シートではテレビやレコーダー、エアコン、冷蔵庫、電話機、電子レンジ、炊飯器、洗濯機など8商品がチェックできる。商品のサイズや機能、容量など、希望商品のポイントが記入されるつくりになっている。
▲家電販売ヒアリングシート
「電話を受けた者が必ずしも家電に詳しいわけではないので、ヒアリングシートでお客様の希望を確認する。電話でのやりとりだけではトラブルの原因になるので、書面での確認がベターだと考えた」。営業マンはシートを元に、BFC.Netから該当する商品を検索し提案機種を絞り込む。
シートはお客のだいたいの要望が一目で分かるつくりになっている。例えば冷蔵庫。容量は150ℓ以下、150ℓ〜200ℓ(1人暮らし)、200ℓ〜400ℓ(2人暮らし)、400ℓ〜500ℓ(3〜4人暮らし)、500ℓ以上(5人以上)、その他機能では、「観音開き」「右開き」「左開き」「左右開き」「自動製氷」「その他」など確認事項が揃っている。

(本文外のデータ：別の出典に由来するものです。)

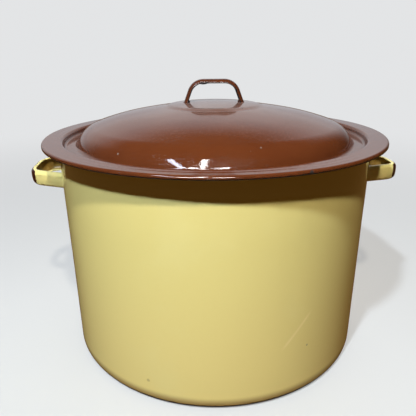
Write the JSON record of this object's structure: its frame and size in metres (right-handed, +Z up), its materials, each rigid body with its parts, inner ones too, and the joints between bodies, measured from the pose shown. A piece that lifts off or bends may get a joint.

冷蔵庫の販売では家電販売のベテランでも「左開き」「右開き」を間違えるなど致命的なミスを犯すケースもある。同社は受注作業の基本に則ることで受発注にかかわるトラブルを未然に防いでいる。
テレビの例も紹介しよう。重要なのは画面サイズで、32V〜34V、37V〜45V、46V〜49V、50V〜59V、60V以上をチェックする。機能では、「Wi-Fi対応」「ユーチューブなどネット動画対応」を確認する。
▲発注ミスを防ぐ「注文書」
テレビの故障や相談、問い合わせがあった時に素早く対応するために42Vと32Vを常に3台ほど在庫している。「お客からの要望が特になければ、希望インチを聞いて、在庫している機種を納品する」。
42Vはシャープ製、32Vは東芝製の安価でコスパに優れた機種。「営業マンにはこの2機種の性能や特徴、セッティング方法などを覚えてもらっているので、テレビの買い替えでは受注から納品まで、その日のうちにスムーズに進む」。
社内に在庫しているのはテレビの他にエレコム製のルーターを30台ほど。これもまた、お客のインターネットやパソコンの困りごとを1秒でも早く解決するためだ。
ネット環境が整っているお客には見守りカメラと、データを保存するSDカードをセットで提案しているが、需要は意外にあるという。
最近、取り組み始めたのは「家電注文書」の記入。口頭での約束だけでは誤解が生じる可能性があるからだ。「テレビの注文が50Vなのか55Vなのか口頭では誤る可能性もある。万が一を想定し、注文書には注文日とメーカー名、型番、価格などを記入し、同社とお客様の控えを発行する。
一方、エアコンなど専門業者の取り付けが必須の商品では協力業者に委託する。大型冷蔵庫や洗濯機は自前で設置。設置方法は協力業者の知恵を借りたり、ユーチューブなどの動画でプロの施工を学んでいるという。
ケーブルテレビ会社をはじめ家電市場に新規参入する企業は多い。同社の受発注業務の取り組みはトラブルの少ない家電販売を行うためにも、おおいに参考になるだろう。